------ Records for the exercise ------

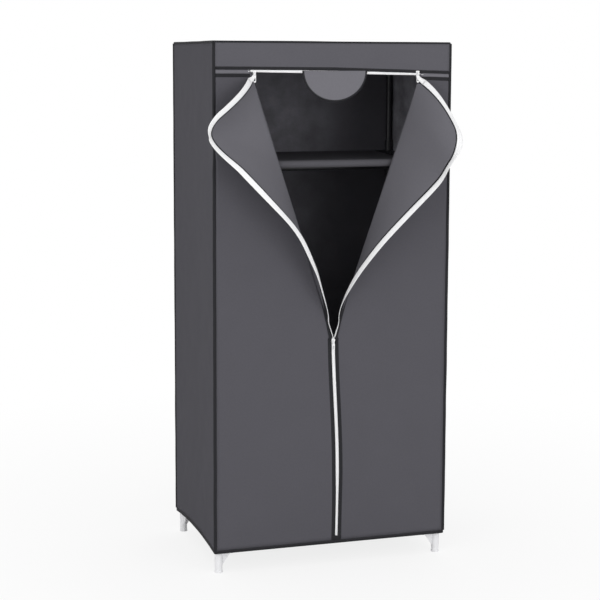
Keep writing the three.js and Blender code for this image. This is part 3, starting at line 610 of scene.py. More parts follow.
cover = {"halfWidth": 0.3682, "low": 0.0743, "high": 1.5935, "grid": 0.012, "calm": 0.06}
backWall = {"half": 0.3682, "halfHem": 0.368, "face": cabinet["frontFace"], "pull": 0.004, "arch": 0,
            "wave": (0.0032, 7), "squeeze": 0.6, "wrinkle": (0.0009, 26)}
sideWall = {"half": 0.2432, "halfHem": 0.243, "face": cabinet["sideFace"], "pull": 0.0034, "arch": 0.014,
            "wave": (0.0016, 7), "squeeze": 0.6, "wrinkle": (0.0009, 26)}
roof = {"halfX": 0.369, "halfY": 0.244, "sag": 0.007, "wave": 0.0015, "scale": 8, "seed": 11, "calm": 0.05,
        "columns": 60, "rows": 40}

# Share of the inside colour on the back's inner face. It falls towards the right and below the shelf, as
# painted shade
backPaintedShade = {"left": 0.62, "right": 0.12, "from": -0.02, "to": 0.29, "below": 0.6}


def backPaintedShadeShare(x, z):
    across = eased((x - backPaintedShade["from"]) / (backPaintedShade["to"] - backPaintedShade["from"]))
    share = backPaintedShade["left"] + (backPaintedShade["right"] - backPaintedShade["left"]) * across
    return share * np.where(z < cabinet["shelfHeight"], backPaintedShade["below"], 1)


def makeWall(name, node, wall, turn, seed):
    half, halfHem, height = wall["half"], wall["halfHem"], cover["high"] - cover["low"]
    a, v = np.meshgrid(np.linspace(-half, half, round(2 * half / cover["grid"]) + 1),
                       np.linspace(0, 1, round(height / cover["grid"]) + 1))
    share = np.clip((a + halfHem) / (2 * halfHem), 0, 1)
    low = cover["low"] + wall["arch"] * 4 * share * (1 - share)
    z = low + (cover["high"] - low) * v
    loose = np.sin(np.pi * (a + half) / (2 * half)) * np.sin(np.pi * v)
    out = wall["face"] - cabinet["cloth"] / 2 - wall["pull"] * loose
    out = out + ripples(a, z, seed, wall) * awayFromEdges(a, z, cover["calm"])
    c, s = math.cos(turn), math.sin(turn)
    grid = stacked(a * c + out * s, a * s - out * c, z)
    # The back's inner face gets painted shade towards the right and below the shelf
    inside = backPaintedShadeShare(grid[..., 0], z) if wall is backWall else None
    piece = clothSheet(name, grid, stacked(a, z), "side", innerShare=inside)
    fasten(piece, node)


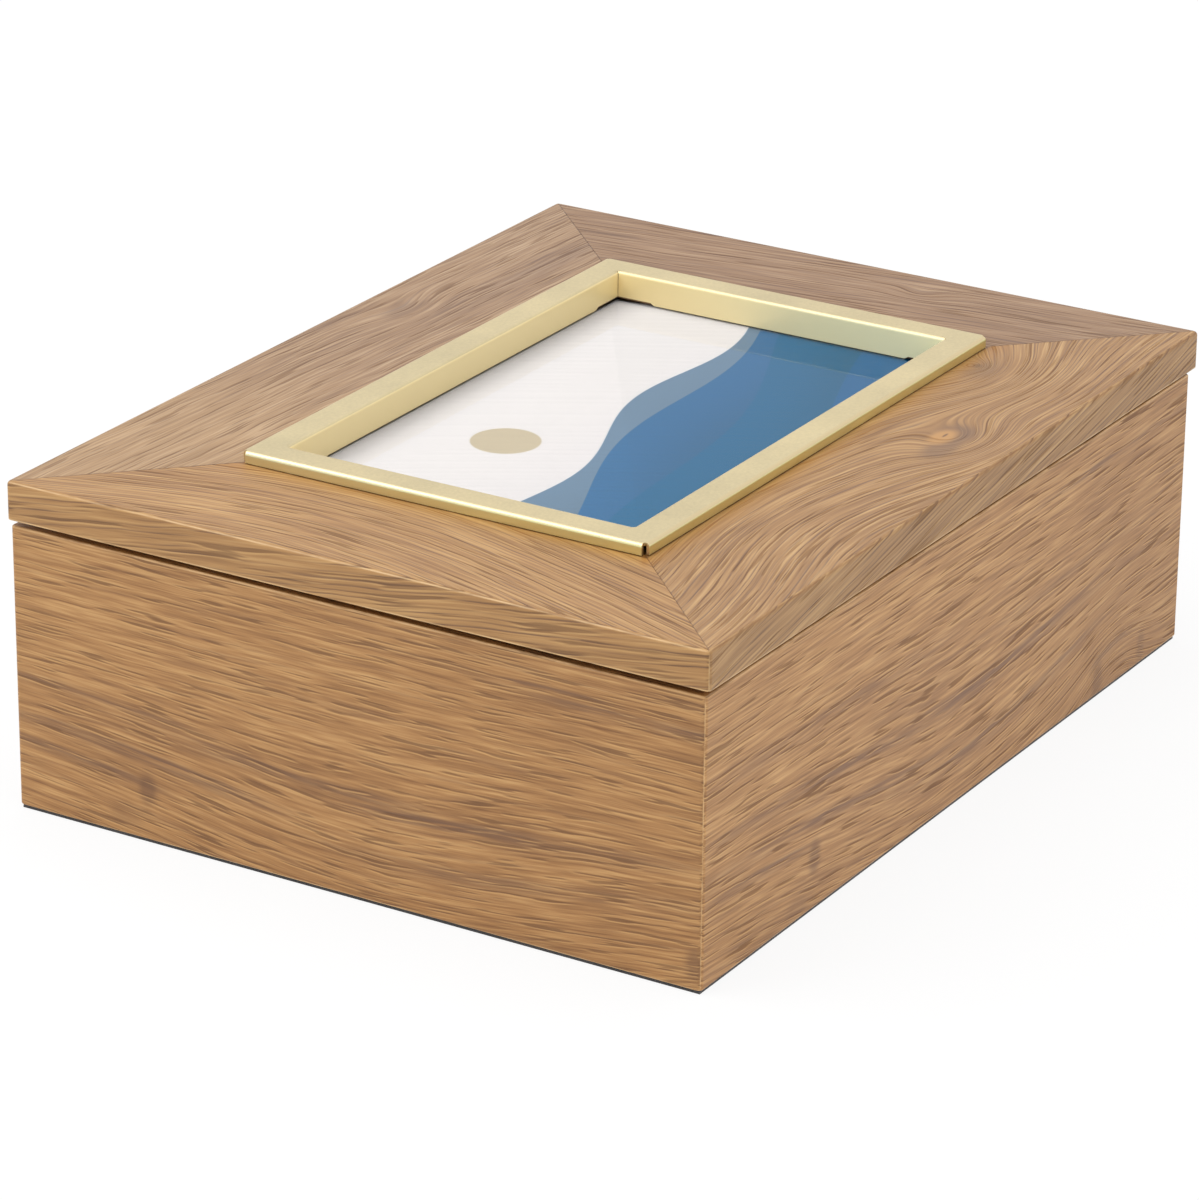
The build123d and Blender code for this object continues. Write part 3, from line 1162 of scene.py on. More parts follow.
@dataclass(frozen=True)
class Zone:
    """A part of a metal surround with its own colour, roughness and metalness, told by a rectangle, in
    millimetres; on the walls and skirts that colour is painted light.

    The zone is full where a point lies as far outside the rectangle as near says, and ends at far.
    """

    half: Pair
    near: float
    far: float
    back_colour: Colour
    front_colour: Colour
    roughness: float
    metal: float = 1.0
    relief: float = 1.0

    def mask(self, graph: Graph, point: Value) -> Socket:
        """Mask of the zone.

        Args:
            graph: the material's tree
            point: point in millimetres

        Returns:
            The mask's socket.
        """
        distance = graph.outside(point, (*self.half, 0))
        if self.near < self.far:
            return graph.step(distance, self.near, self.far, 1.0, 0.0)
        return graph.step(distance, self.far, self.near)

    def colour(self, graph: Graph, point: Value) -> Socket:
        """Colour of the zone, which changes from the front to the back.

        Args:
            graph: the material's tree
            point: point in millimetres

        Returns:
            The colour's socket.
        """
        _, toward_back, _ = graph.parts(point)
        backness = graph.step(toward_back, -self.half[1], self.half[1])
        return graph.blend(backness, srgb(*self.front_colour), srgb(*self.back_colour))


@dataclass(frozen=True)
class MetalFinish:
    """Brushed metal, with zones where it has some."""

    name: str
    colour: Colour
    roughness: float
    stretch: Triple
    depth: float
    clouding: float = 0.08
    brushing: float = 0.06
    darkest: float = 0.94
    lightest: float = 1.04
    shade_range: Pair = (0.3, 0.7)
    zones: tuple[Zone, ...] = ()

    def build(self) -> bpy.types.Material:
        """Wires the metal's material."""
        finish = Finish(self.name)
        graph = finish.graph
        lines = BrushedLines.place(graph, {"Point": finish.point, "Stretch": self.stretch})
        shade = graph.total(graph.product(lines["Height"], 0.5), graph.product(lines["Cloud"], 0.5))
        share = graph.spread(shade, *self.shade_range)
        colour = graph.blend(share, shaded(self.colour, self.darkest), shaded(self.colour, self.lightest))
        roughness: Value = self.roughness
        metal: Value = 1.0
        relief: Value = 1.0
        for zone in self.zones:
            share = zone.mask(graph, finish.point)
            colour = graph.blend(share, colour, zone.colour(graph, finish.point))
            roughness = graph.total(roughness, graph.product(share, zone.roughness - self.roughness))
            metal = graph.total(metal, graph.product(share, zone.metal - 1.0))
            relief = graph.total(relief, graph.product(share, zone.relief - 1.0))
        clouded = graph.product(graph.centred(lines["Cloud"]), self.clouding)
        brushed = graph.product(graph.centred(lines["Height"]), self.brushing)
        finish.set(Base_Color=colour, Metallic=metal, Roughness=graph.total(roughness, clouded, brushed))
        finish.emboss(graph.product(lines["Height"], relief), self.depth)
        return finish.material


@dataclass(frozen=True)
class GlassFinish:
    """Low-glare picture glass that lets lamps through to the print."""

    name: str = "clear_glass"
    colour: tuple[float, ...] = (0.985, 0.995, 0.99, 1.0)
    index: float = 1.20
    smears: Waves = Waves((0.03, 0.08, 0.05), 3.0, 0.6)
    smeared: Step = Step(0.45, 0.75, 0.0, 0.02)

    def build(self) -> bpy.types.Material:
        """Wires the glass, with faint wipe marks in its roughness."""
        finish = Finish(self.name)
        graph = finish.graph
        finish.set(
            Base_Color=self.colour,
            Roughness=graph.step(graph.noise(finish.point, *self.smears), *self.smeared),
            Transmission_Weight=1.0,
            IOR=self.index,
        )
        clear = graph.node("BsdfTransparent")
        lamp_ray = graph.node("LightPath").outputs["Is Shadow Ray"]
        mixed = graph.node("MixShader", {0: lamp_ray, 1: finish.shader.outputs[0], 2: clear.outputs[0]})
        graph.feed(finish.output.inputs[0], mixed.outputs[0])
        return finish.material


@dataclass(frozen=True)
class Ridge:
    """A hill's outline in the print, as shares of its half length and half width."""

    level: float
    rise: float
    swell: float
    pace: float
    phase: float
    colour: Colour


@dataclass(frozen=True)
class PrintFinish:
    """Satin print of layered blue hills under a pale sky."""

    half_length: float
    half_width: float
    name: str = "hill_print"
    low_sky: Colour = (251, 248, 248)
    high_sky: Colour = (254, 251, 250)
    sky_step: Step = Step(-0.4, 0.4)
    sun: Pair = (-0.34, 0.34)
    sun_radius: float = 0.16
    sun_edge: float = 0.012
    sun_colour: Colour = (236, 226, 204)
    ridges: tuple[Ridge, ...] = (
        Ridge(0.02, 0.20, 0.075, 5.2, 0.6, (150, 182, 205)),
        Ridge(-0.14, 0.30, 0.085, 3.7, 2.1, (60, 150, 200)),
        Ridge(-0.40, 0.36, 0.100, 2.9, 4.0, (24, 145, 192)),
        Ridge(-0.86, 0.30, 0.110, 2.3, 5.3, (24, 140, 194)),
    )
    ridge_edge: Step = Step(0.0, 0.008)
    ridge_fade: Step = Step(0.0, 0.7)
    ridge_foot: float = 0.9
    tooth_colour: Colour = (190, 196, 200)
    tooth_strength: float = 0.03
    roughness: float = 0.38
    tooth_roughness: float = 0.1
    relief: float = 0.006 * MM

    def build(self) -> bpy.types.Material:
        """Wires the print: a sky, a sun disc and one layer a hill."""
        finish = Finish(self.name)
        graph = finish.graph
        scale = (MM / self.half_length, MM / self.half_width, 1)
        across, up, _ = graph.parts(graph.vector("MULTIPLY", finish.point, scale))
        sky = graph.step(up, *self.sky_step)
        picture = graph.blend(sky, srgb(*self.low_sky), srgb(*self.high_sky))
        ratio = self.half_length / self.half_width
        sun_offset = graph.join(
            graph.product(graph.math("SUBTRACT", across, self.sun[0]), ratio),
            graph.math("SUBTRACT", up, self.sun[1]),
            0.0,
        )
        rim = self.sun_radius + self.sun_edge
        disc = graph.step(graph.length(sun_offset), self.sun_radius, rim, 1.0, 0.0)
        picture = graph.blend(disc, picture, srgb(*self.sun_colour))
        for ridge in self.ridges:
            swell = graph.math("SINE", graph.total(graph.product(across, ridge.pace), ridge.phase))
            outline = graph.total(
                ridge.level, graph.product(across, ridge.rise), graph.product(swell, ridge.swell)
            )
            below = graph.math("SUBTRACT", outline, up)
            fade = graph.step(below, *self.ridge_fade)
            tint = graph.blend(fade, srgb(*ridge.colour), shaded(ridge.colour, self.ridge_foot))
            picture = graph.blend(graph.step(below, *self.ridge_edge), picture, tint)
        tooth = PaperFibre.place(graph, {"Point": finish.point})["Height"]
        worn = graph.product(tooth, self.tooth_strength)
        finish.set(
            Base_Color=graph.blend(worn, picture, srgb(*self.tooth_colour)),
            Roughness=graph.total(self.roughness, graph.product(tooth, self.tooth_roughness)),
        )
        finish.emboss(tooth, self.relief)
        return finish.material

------

▸ **The problem**
Print exactly the lines above from the one with "The build123d and" to the one with "metal, with zones", including both.

▸ **The response**
The build123d and Blender code for this object continues. Write part 3, from line 1162 of scene.py on. More parts follow.
@dataclass(frozen=True)
class Zone:
    """A part of a metal surround with its own colour, roughness and metalness, told by a rectangle, in
    millimetres; on the walls and skirts that colour is painted light.

    The zone is full where a point lies as far outside the rectangle as near says, and ends at far.
    """

    half: Pair
    near: float
    far: float
    back_colour: Colour
    front_colour: Colour
    roughness: float
    metal: float = 1.0
    relief: float = 1.0

    def mask(self, graph: Graph, point: Value) -> Socket:
        """Mask of the zone.

        Args:
            graph: the material's tree
            point: point in millimetres

        Returns:
            The mask's socket.
        """
        distance = graph.outside(point, (*self.half, 0))
        if self.near < self.far:
            return graph.step(distance, self.near, self.far, 1.0, 0.0)
        return graph.step(distance, self.far, self.near)

    def colour(self, graph: Graph, point: Value) -> Socket:
        """Colour of the zone, which changes from the front to the back.

        Args:
            graph: the material's tree
            point: point in millimetres

        Returns:
            The colour's socket.
        """
        _, toward_back, _ = graph.parts(point)
        backness = graph.step(toward_back, -self.half[1], self.half[1])
        return graph.blend(backness, srgb(*self.front_colour), srgb(*self.back_colour))


@dataclass(frozen=True)
class MetalFinish:
    """Brushed metal, with zones where it has some."""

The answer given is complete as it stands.